22 May 2010

Greece still awaits a bailout that may not come

“The EU, led by France and Germany, appears to have some sort of financing package in the works for Greece (probably still without a major role for the IMF). But the main goal seems to be to buy time – hoping for better global outcomes – rather than dealing with the issues at any more fundamental level.

Greece needs 30-35bn euros to cover its funding needs for the rest of this year. But under their current fiscal plan, we are looking at something like 60bn euros in refinancing per year over the next several years – taking their debt level to 150 percent of GDP; hardly a sustainable medium-term fiscal framework.

A fully credible package would need around 200bn euros, to cover three years.

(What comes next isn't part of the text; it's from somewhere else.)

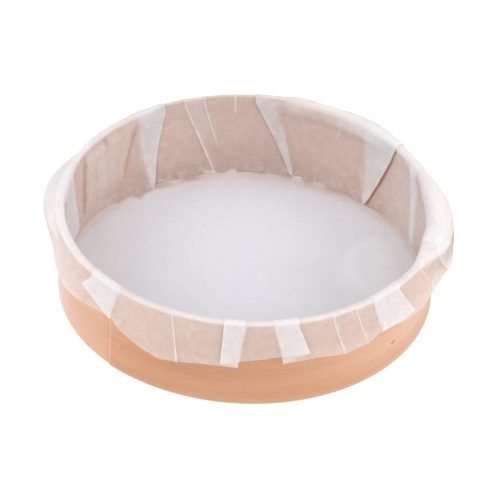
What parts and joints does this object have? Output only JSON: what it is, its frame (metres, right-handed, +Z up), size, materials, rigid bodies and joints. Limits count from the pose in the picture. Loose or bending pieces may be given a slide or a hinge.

But the moral hazard involved in such a deal would be immense – there is no way the German government can sell that to voters (or find that much money through an off-government balance sheet operation).

Alternatively, of course, the Greeks could make much more dramatic cuts to their primary deficit – the government budget balance if you take out interest payments – in order to stabilize their debt-GDP ratio.

But with no significant resurgence of growth in the eurozone coming for a long time, that would really mean moving from last year’s 7.7% GDP primary deficit to around a 6% GDP primary surplus (assuming they face a real interest rate of 5%, i.e., below what they are paying today).

The government won’t (or can’t?) do that. In 2009 Greek wages and pensions rose by 10.5% – an amazing spending spree. In the 2010 budget they are forecast to rise by 0.3%. Where is the austerity? No wonder the prime minister is popular – they aren’t really cutting much.

The bailout package is really just an opportunity for European banks to get out of Greek debt. The Greeks can’t really collapse until they lose access to funding, so the hope is that this prevents the problems from spreading – and the prospects of such a “rescue” will keep bond yields down for Portugal, Spain, and others.

Our baseline view is that Greece enters into quite a bad recession this year, their banks and corporates continue to have trouble raising financing – thus causing broader liquidity issues, and it all comes to a head again as we near the time the government needs to take ever harsher measures next year, when there is again no bilateral funding in place.

This is the new Greek cycle.”


Peter Boone and Simon Johnson, “An Underfunded Program For Greece”, The Baseline Scenario (1 March 2010).

http://baselinescenario.com/2010/03/01/an-underfunded-program-for-greece/#more-6619


Despite all the talk, I for one do not believe in the end the Germans will bail out the Greeks. Could be wrong, but I think the EU is stringing along the Greeks in hopes that somehow something will happen that will avert disaster. Perhaps the EU (that is, the Germans) might offer something should things get out of control with very bad and prolonged riots, but it will be peanuts compared to the problem and given only to calm the moment. In my view, the only hope the Greeks really have is the IMF, and I don’t think the IMF will help them any time soon. My prediction is drift in policy and drips of aid this year, with the real reckoning coming next year when Greece is forced out off the euro.

The reason I hold this view is that whatever Germany does for Greece it must do for Spain, Portugal and the other weak countries of Europe. It cannot afford to go down this road. So Greece will have to undertake the adjustment more or less on its own or with minimal support from the outside. Because immediately implementing a full-scale austerity program in Greece to establish competitiveness with the outside world would be extremely painful, it will have to be introduced over time. Hence, some program of minimal support allowing a difficult 2010 to become an even more difficult 2011 may be in the cards. If an EU program actually emerges I would expect it to be financed through the IMF, with just enough financing to survive 2010.

The root problem before Greece and the rest of Europe is demographic, not economic. Greece’s entitlement state with its huge public sector is not close to sustainable when the fertility rate is 1.3 children per woman and declining. Workers in Greece can retire at 58 and these workers, like those in the U.S. and elsewhere, have no intention of giving up their benefits, even if it bankrupts the state, which of course it already has. Greece has now run out of Greeks, and the remaining Greeks are looking to the EU (read the Germans) to support their welfare state in the style to which they have become accustom.

Germans, who have their own demographic problems and must work until 67, will never agree to supporting current income levels of countries with the level and increases in benefits available to Greeks. So reality is coming to Greece, sooner than they expected. The question is whether the contractionary policies that are on their way, not only in Greece but in Spain and Portugal and the other overextended states completely upset the economic and political stability of Europe. Expect large-scale emigration out of Greece and these other countries as the economic deteriorates with little prospect of recovery.

Similar imbalances describe the fiscal accounts of the U.S. and the U.K. and other large countries. Nothing is being done to address these problems, indeed, current policy efforts only aggravate them. Greece, in a sense, is a prelude to what is to come here if present policy continues and the Administration refuses to focus on jobs and the deficit.

While Greeks can run to the U.S. to escape a collapsing economy, where will the Americans run to?